The first Poppy Day 
 
          It was, however, an American lady, a Miss Moina Michael, who, impressed by that last verse wrote a poem called «The Victory Emblem ». On November 9th 1918, just two days before the Armistice was signed, she was attending a conference of War Secretaries of the YMCA held at her house. She was presented with a small gift of money which she decided to use to buy and sell 25 poppies. The French Secretary, Madame Guérin, had the idea that artificial poppies should be made and sold throughout the world to help ex-servicemen and their dependants in need. The first Poppy Day was held in Britain on November 11th 1921 and a factory, employing five disabled ex-servicemen, started making them there in 1922. The Royal British Legion, like its Canadian counterpart has been distributing them ever since. 
  
          If you are bored enough to watch the Parliamentary channel on TV you will notice that the members from the rest of Canada seem proud to wear their poppies at this time of the year. You will notice no doubt that the members of the main Quebec party do not, in general, do so.
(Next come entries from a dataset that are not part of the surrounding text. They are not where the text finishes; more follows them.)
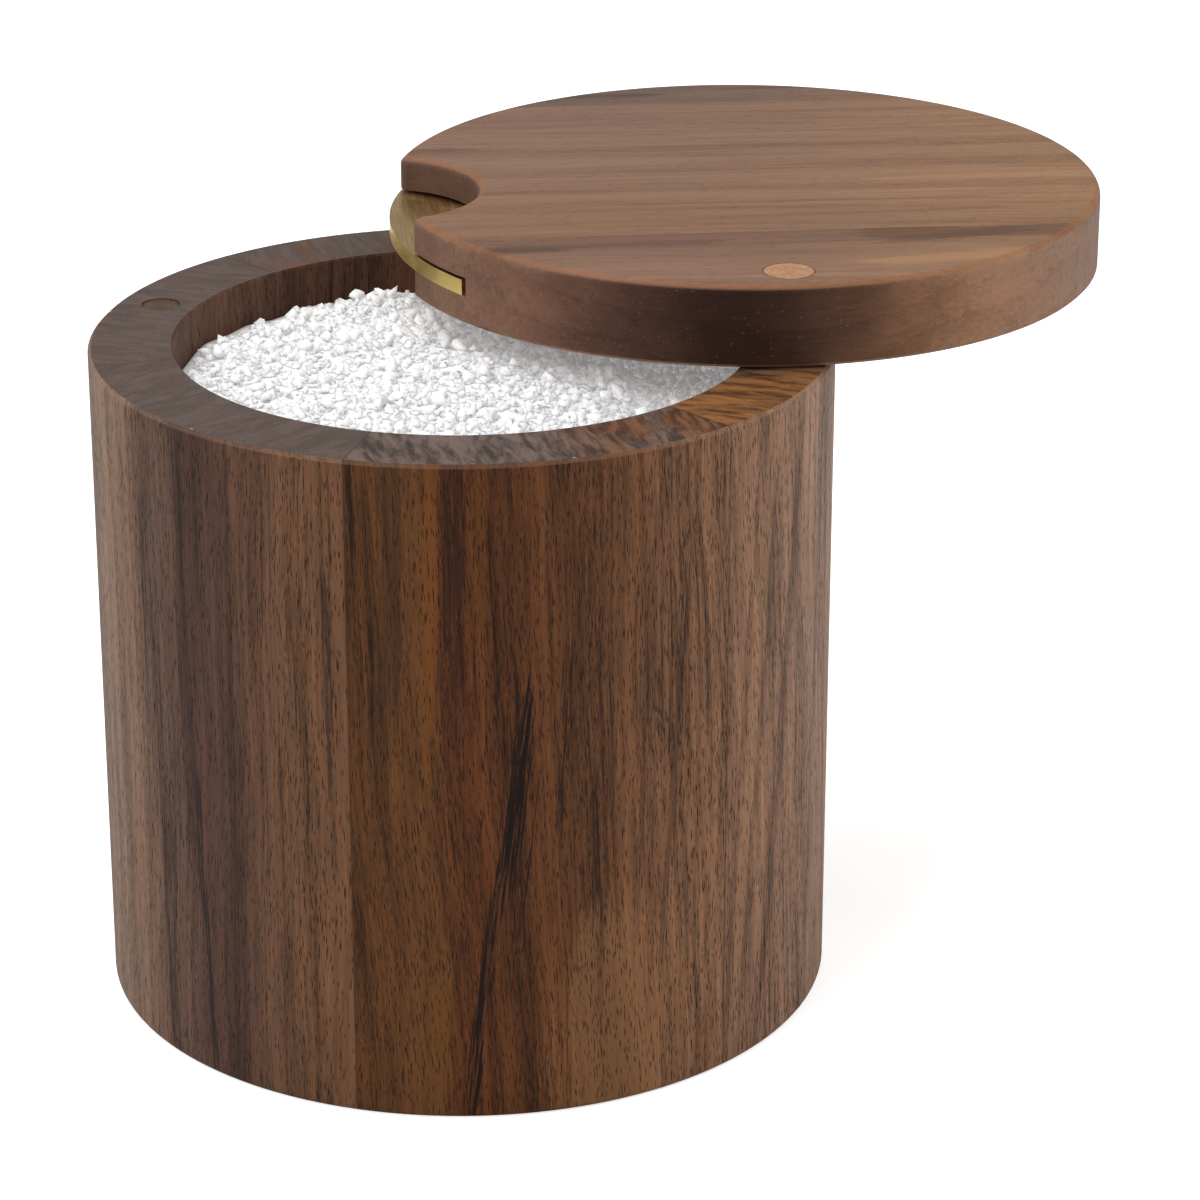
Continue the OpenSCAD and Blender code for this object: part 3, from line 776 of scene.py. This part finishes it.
# the crystals and the body under them as one mesh, with the two poles of the body's grid closed
def makeSalt():
    random = np.random.default_rng(saltLook["seed"])
    allCorners, allFaces, start = [], [], 0
    for corners, faces in makeCrystalShapes(random):
        moved, index = scatterShape(random, corners, faces, start)
        allCorners.append(moved)
        allFaces += index.tolist()
        start += len(moved)
    corners, quads = makeHeapBody(start)
    mesh = bpy.data.meshes.new("salt")
    places = np.concatenate([*allCorners, corners]) / 1000.0
    mesh.from_pydata(places.tolist(), [], allFaces + quads.tolist())
    solid = bmesh.new()
    solid.from_mesh(mesh)
    poles = [v for v in solid.verts if v.co.xy.length < 1e-7]
    bmesh.ops.remove_doubles(solid, verts=poles, dist=1e-7)
    solid.to_mesh(mesh)
    solid.free()
    mesh.shade_smooth()  # the grains are worn round
    return bpy.data.objects.new("salt", mesh)


# white scattering grains: a cloudy noise sets whiteness, roughness and a low bump, and most of each shading
# normal is turned up to the heap's own, which stands for the light that the grains pass on to each other
def makeSaltFinish():
    material, tree, shader = newMaterial("coarse_salt")
    cloud = noise(tree, put(tree, "TexCoord").outputs["Object"], 420.0, 3.0)
    bump = put(tree, "Bump", {"Height": cloud, "Strength": 0.2, "Distance": 0.0002})
    soft = put(tree, "VectorMath", {0: bump.outputs[0], 1: (0.0, 0.0, saltLook["upwards"])},
               operation="ADD").outputs[0]
    soft = put(tree, "VectorMath", {0: soft}, operation="NORMALIZE").outputs[0]
    colour = blendColour(tree, rise(tree, cloud, 0.3, 0.7), saltLook["shade"], saltLook["white"])
    for key, value in {
            "Base Color": colour, "Roughness": rise(tree, cloud, 0.3, 0.7, 0.22, 0.5), "Normal": soft,
            "Subsurface Weight": 1.0, "Subsurface Radius": (1.0, 1.0, 1.0),
            "Subsurface Scale": saltLook["scatter"], "IOR": 1.5,
            "Emission Color": (1.0, 1.0, 1.0, 1.0), "Emission Strength": saltLook["glow"]}.items():
        fillSocket(tree, shader.inputs[key], value)
    return material


salt = makeSalt()
bpy.context.scene.collection.objects.link(salt)
salt.data.materials.append(makeSaltFinish())
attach(salt, "box")
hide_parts("salt_fill")
print("salt heaped")


floorLook = {
    "reach": 9.0,  # m, from the middle to an edge
    "light": 0.82, "dark": 0.78,
    "glow": 0.62,  # what the camera sees on top of the lit floor
}
worldStrength = 0.4  # for everything but the camera, which sees full white


def makeFloor():
    half = floorLook["reach"]
    mesh = bpy.data.meshes.new("floor")
    corners = [(-half, -half, 0), (half, -half, 0), (half, half, 0), (-half, half, 0)]
    mesh.from_pydata(corners, [], [(0, 1, 2, 3)])
    floor = bpy.data.objects.new("floor", mesh)
    bpy.context.scene.collection.objects.link(floor)
    material, tree, shader = newMaterial("floor_paper")
    tooth = noise(tree, put(tree, "TexCoord").outputs["Object"], 60.0, 2.0)
    dark, light = ((*[floorLook[key]] * 3, 1.0) for key in ("dark", "light"))
    tree.links.new(blendColour(tree, tooth, dark, light), shader.inputs["Base Color"])
    shader.inputs["Roughness"].default_value = 0.9
    shader.inputs["Specular IOR Level"].default_value = 0.1
    strength = maths(tree, "MULTIPLY", seenByCamera(tree), floorLook["glow"])
    glow = put(tree, "Emission", {"Color": (1, 1, 1, 1), "Strength": strength})
    both = put(tree, "AddShader", {0: shader.outputs[0], 1: glow.outputs[0]})
    tree.links.new(both.outputs[0], tree.nodes["Material Output"].inputs["Surface"])
    mesh.materials.append(material)


def makeWorld():
    world = bpy.data.worlds.new("studio")
    bpy.context.scene.world = world
    world.use_nodes = True
    tree = world.node_tree
    sky = tree.nodes["Background"]
    sky.inputs["Color"].default_value = (1, 1, 1, 1)
    strength = put(tree, "MapRange", {"Value": seenByCamera(tree), "To Min": worldStrength, "To Max": 1.0})
    tree.links.new(strength.outputs[0], sky.inputs["Strength"])


# each lamp's place, the height of the spot over the origin that it looks at, its width and height in m, and
# its power in W
lampLooks = {
    "key": {"place": (-0.8, -1.3, 1.6), "aim": 0.06, "size": (1.1, 1.1), "power": 15.0},
    "fill": {"place": (1.5, -1.0, 0.7), "aim": 0.06, "size": (1.0, 1.2), "power": 6.0},
    "top": {"place": (-0.5, 0.25, 1.75), "aim": 0.1, "size": (1.3, 1.0), "power": 15.0},
    "card": {"place": (-1.3, -1.0, 0.5), "aim": 0.1, "size": (0.9, 0.9), "power": 2.8},
    "right_edge": {"place": (1.35, 0.75, 0.35), "aim": 0.06, "size": (0.2, 1.3), "power": 10.0},
    "left_edge": {"place": (-1.35, 0.75, 0.35), "aim": 0.06, "size": (0.2, 1.3), "power": 2.5},
}


def makeLamp(name, look):
    light = bpy.data.lights.new(name, "AREA")
    light.shape = "RECTANGLE"
    light.size, light.size_y = look["size"]
    light.energy = look["power"]
    lamp = bpy.data.objects.new(name, light)
    lamp.location = look["place"]
    toSpot = Vector((0.0, 0.0, look["aim"])) - Vector(look["place"])
    lamp.rotation_euler = toSpot.to_track_quat("-Z", "Y").to_euler()
    bpy.context.scene.collection.objects.link(lamp)


viewLook = {
    "place": (0.12919, -0.60777, 0.31384),  # m
    "forward": (-0.16149, 0.91206, -0.37695),
    "roll": 0.0013,
    "lens": 127.25, "sensor": 36.0,  # mm
    "clip": (0.05, 30.0),  # m
}


def makeCamera():
    cameraData = bpy.data.cameras.new("camera")
    cameraData.lens = viewLook["lens"]
    cameraData.sensor_width = viewLook["sensor"]
    cameraData.clip_start, cameraData.clip_end = viewLook["clip"]
    camera = bpy.data.objects.new("camera", cameraData)
    bpy.context.scene.collection.objects.link(camera)
    turn = Vector(viewLook["forward"]).to_track_quat("-Z", "Y").to_matrix().to_4x4()
    roll = Matrix.Rotation(viewLook["roll"], 4, "Z")
    camera.matrix_world = Matrix.Translation(viewLook["place"]) @ turn @ roll
    bpy.context.scene.camera = camera


makeFloor()
makeWorld()
for name, look in lampLooks.items():
    makeLamp(name, look)
makeCamera()
bpy.context.scene.view_settings.view_transform = "Standard"
print("stage, lights and camera ready")
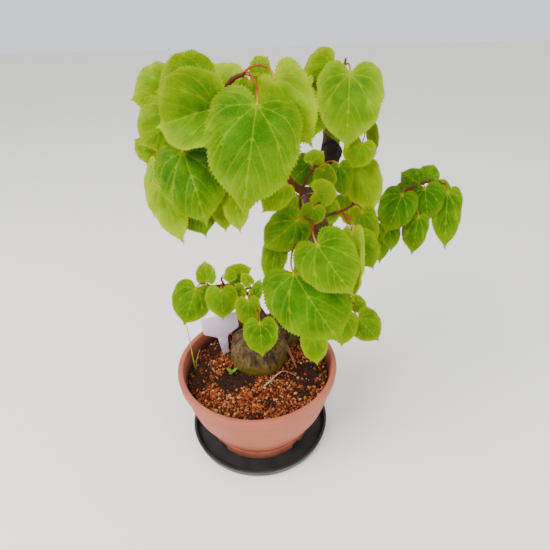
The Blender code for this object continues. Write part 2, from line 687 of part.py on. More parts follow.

Exactly like most of their provincial counterparts in fact. 
  
          If one reads the history of Quebec, especially prior to the second World War, a possible explanation emerges for the seeming reluctance of this province's politicians to display this emblem. Many of the politicians and self described elite of that time were actually supportive of the fascist philosophy espoused by Benito Mussolini in Italy, Adolf Hitler in Nazi Germany and Francisco Franco in Spain. As a result, many of them viewed the war being conducted against Nazi Germany as not being a righteous war, and participation in it was considered to be service on behalf of a Jewish conspiracy.  
  
  
 
 « We talk and write often about liberty and the many attacks being made upon it. Those whom we honour by wearing the poppy took practical steps to defend it. »
 
  
  
          In 1944, the Bloc populaire candidate in the Cartier riding was asking questions such as; «What right do these people (Jews) have to ask us to get killed, to ruin our country, because they have suffered? » Many more prominent Quebec figures, among them Henri Bourassa, André Laurendeau, Abbé Groulx, Jean Drapeau, Pierre Trudeau, Gérard Pelletier and Camille Laurin were supporters of the Bloc populaire which opposed conscription into the Canadian armed forces. It is very interesting to read their various explanations after the war and the elegant fictions they have since devised to explain away their former views. 
  
          This breach of good taste on the part of our politicians, particularly those of the separatist persuasion, dishonours the memory of those thousands of brave French and English Canadians from Quebec (who would be Québécois today) and other parts of Canada, who fought and died in two world wars so that many of these same politicians could continue to cling tenaciously to their bizarre and discredited views.  
  
True and fictitious heroes 
 
          One might think that a movement which seeks to unite its « pure laine » citizenry would at least seek to honour the memory of those patriotic « pure laine » heroes who gave their lives for freedom and their « pays » about which they pontificate so often. Most movements have their heroes, but this movement seems to consider those who sacrificed themselves for liberty as simply so many sheeps. They prefer leaders or heroes like Dollard Des Ormeaux whose largely fictitious deeds the Abbé Groulx celebrated, and whose memory is now perpetuated each May 24th. Perhaps the advantage of a partially fictitious hero is that you can change the legend to suit the occasion. Throughout the history of Quebec there are references to the search for a leader. We find examples of it from Jean Bruchési's plea for « un chef » in 1926, in André Laurendeau's editorial intercession in 1935 through Maurice Duplessis to today's acclamation, by some, of Lucien Bouchard as the potential « saviour » of Quebec. 
  
          Immediately after the second world war one can find many of those same prominent names, still members of Quebec's intellectual establishment, cropping up writing letters in defence of the various « immigrants » from Vichy France who were being threatened with deportation. Individuals whose wartime activities as Nazi collaborators and Vichy officials meant that they were not welcome in De Gaulle's France. In fact, many were subsequently sentenced in absentia. Their Quebec supporters who gave them money, food and shelter exercised their political influence in their favour sometimes successfully, sometimes not. In all fairness, it should be pointed out that these escaped criminals must also have had considerable assistance from people in the Federal government.  
  
          The fact that many of these same people have been largely responsible for creating and manipulating public opinion since those times, perhaps explains why the Quebec population, by and large, no longer bothers to remember the ultimate sacrifices for freedom made on their behalf. We talk and write often about liberty and the many attacks being made upon it. Those whom we honour by wearing the poppy took practical steps to defend it; we should not break faith with them.